== Requirement ==
Reproduce the first line and every line after it, exactly, through the one containing "(-0.0400, 0.2035), (-0.0210, 0.2030)]". Leave out the rest.
====== Data lines
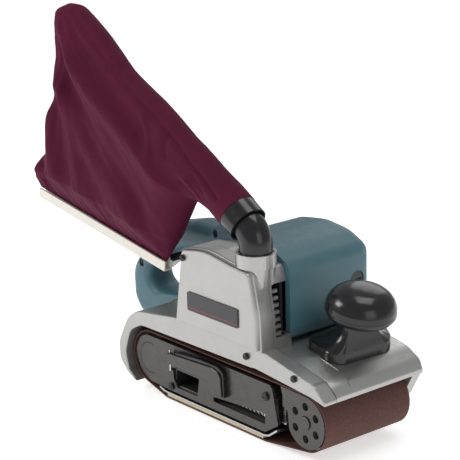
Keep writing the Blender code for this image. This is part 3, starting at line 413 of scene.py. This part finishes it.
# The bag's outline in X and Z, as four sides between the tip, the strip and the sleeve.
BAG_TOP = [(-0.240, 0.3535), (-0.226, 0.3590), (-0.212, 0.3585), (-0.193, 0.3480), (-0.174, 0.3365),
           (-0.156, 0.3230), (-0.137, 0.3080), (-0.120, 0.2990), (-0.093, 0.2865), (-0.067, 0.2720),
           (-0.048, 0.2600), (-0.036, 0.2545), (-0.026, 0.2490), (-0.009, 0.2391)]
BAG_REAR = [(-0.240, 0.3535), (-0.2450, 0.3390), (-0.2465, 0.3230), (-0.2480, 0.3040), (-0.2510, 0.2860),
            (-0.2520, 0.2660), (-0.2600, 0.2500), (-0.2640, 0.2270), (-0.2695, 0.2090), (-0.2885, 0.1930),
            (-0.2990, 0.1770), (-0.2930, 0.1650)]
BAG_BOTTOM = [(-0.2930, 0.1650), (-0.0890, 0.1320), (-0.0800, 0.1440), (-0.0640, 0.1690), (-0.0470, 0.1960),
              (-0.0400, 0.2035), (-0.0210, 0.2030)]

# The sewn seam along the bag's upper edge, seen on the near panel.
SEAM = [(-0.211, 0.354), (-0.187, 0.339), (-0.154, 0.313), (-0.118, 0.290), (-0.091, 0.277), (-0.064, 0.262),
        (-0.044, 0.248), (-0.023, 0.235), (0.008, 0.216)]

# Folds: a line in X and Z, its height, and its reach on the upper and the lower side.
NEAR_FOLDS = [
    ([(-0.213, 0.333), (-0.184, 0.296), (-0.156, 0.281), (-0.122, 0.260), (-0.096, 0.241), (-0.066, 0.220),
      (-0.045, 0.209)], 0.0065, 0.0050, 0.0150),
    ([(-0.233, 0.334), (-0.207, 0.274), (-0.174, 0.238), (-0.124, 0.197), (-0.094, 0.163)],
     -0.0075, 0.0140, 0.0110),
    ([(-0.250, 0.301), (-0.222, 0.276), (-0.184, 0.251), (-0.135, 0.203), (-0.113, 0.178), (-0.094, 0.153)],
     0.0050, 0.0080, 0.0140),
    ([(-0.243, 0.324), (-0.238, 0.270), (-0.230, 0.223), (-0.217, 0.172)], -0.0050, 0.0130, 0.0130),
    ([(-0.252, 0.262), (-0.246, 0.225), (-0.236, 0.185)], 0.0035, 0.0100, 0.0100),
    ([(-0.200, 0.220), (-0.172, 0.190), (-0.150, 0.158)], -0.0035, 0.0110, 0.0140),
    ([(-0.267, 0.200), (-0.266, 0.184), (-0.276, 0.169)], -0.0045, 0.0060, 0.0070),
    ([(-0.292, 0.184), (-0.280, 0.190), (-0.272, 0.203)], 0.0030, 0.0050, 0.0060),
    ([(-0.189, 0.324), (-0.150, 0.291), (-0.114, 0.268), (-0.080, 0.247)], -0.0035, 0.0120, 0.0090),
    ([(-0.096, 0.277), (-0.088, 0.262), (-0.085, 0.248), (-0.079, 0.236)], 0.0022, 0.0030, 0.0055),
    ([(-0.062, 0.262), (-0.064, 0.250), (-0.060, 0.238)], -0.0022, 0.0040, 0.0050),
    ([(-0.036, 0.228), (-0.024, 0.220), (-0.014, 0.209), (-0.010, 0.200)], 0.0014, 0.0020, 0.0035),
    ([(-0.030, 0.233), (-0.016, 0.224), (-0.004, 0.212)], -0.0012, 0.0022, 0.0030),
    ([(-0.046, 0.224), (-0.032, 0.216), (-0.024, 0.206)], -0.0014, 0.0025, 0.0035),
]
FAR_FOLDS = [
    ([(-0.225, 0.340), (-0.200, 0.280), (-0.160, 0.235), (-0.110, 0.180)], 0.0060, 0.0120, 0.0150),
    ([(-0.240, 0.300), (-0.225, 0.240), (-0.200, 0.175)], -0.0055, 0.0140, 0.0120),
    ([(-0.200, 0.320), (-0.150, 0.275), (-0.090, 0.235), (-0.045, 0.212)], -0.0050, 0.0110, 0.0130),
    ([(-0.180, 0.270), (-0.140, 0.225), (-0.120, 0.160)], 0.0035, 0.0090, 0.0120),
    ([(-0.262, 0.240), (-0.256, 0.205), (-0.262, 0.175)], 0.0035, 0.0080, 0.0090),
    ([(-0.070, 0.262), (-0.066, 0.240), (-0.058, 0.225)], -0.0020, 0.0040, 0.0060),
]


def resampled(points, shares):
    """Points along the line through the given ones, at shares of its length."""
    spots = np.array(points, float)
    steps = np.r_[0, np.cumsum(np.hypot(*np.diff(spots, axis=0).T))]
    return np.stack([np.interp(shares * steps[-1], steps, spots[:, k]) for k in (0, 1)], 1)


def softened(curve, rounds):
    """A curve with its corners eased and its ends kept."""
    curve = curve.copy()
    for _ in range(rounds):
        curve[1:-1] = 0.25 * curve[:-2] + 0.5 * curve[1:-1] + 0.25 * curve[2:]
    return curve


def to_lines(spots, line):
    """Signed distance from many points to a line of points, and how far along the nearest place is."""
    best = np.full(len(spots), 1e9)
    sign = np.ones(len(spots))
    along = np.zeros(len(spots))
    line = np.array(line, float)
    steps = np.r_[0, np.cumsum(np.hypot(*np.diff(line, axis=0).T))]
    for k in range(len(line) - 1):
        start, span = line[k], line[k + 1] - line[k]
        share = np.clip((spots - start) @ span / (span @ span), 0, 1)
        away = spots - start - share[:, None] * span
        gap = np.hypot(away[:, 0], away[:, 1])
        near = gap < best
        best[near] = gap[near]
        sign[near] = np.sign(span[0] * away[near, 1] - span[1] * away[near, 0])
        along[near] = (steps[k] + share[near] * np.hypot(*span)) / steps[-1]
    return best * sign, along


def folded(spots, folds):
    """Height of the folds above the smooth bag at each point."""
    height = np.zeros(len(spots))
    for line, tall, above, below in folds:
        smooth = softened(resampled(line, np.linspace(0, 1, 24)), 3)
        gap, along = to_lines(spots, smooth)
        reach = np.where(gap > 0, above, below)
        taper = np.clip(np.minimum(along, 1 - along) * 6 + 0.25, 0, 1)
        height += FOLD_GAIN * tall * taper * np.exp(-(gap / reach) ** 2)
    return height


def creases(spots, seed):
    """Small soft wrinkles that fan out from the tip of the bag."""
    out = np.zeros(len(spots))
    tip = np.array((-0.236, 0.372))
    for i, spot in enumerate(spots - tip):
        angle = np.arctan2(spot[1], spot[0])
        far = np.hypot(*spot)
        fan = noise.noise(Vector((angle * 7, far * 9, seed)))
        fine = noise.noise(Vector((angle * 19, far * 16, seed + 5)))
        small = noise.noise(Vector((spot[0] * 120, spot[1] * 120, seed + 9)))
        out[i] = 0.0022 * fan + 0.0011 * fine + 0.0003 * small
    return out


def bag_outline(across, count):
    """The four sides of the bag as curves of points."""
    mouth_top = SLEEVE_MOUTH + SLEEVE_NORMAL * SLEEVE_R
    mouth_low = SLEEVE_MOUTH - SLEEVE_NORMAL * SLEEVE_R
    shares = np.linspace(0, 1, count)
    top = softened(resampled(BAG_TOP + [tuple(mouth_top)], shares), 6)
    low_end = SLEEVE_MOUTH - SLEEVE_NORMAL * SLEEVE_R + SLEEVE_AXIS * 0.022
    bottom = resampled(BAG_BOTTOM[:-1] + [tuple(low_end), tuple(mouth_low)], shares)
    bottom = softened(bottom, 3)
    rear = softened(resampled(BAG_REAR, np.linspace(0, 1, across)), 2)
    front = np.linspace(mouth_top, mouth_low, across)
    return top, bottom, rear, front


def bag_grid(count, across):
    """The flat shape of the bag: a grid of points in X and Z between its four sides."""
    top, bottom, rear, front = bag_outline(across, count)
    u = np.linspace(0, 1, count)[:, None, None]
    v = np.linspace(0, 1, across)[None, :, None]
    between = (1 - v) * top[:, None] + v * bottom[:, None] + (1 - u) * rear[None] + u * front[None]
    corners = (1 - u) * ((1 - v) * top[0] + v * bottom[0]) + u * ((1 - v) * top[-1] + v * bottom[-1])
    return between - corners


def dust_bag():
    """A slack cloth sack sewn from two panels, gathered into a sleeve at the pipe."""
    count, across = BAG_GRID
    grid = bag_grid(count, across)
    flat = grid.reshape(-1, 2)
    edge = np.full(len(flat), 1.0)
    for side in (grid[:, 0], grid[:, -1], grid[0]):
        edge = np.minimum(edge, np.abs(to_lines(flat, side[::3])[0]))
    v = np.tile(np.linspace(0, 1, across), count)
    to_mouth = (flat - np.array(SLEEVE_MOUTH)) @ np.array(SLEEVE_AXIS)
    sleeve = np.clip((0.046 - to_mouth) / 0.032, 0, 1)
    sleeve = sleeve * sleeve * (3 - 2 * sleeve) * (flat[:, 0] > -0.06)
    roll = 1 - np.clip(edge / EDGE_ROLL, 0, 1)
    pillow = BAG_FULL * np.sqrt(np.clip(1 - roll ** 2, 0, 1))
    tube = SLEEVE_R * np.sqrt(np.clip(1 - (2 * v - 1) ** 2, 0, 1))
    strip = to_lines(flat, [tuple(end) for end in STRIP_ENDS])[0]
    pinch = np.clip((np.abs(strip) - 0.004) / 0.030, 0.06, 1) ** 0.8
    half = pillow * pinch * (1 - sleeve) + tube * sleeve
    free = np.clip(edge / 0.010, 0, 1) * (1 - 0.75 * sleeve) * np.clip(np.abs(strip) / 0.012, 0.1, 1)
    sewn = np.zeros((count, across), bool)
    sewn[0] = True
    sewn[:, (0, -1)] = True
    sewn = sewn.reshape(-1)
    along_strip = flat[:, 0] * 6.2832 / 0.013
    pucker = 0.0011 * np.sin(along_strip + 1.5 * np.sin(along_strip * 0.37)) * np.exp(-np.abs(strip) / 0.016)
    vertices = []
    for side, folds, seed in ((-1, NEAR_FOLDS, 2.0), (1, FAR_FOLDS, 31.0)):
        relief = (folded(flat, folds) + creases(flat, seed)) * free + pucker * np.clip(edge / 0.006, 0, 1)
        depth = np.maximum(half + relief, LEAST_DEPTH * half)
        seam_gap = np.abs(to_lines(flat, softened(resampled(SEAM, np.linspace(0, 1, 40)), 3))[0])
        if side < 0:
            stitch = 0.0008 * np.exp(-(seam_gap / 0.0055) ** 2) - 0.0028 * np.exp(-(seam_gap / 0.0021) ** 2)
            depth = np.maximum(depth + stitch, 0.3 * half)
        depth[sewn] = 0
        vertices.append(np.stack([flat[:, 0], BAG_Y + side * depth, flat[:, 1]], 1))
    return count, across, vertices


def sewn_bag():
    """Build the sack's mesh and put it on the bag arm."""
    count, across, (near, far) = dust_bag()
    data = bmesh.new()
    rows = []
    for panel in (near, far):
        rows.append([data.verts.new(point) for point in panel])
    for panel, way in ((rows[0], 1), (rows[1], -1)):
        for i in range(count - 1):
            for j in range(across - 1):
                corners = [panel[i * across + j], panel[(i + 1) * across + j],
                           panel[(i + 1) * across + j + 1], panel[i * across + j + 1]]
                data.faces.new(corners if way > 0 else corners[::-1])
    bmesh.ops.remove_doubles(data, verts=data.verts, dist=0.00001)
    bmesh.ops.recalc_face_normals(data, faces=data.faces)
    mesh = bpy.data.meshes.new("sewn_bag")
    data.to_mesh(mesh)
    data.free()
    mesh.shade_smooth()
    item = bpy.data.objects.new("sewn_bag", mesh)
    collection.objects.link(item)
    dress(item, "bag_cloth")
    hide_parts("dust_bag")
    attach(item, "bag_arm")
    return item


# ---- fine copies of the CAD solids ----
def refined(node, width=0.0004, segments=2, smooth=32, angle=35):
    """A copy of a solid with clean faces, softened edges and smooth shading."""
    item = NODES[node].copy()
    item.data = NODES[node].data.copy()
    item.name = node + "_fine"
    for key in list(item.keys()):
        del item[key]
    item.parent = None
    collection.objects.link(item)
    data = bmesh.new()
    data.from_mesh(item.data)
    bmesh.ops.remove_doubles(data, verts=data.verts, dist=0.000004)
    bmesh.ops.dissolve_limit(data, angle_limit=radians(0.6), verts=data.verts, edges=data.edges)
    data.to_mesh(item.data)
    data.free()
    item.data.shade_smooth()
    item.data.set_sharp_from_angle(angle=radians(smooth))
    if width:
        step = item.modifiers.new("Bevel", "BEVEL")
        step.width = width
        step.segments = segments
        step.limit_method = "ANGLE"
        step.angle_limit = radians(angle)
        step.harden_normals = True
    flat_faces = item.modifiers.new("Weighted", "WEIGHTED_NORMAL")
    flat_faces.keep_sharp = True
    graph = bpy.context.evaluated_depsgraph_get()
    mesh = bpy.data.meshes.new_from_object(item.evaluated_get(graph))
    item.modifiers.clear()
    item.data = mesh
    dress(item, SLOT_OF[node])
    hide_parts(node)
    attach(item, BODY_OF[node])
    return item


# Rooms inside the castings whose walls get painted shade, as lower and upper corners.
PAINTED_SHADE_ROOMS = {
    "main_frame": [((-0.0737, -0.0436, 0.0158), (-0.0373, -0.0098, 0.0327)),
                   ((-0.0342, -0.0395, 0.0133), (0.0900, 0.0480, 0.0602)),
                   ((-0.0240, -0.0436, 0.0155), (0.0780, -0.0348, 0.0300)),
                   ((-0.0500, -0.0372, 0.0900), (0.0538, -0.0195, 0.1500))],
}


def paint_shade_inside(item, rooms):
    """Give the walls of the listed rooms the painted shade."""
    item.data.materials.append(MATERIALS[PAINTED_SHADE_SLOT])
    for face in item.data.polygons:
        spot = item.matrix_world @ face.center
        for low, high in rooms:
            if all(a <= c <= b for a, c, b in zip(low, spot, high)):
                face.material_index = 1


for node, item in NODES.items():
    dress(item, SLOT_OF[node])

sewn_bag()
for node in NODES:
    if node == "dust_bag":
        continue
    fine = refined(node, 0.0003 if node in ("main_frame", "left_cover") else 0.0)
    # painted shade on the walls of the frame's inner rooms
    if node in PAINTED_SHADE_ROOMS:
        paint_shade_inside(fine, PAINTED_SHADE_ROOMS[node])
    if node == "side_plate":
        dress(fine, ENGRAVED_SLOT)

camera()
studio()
============
== Full solution ==
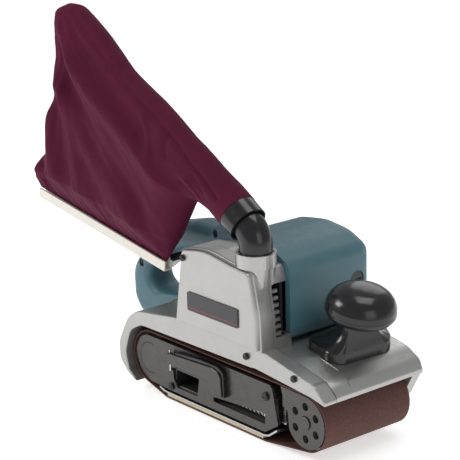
Keep writing the Blender code for this image. This is part 3, starting at line 413 of scene.py. This part finishes it.
# The bag's outline in X and Z, as four sides between the tip, the strip and the sleeve.
BAG_TOP = [(-0.240, 0.3535), (-0.226, 0.3590), (-0.212, 0.3585), (-0.193, 0.3480), (-0.174, 0.3365),
           (-0.156, 0.3230), (-0.137, 0.3080), (-0.120, 0.2990), (-0.093, 0.2865), (-0.067, 0.2720),
           (-0.048, 0.2600), (-0.036, 0.2545), (-0.026, 0.2490), (-0.009, 0.2391)]
BAG_REAR = [(-0.240, 0.3535), (-0.2450, 0.3390), (-0.2465, 0.3230), (-0.2480, 0.3040), (-0.2510, 0.2860),
            (-0.2520, 0.2660), (-0.2600, 0.2500), (-0.2640, 0.2270), (-0.2695, 0.2090), (-0.2885, 0.1930),
            (-0.2990, 0.1770), (-0.2930, 0.1650)]
BAG_BOTTOM = [(-0.2930, 0.1650), (-0.0890, 0.1320), (-0.0800, 0.1440), (-0.0640, 0.1690), (-0.0470, 0.1960),
              (-0.0400, 0.2035), (-0.0210, 0.2030)]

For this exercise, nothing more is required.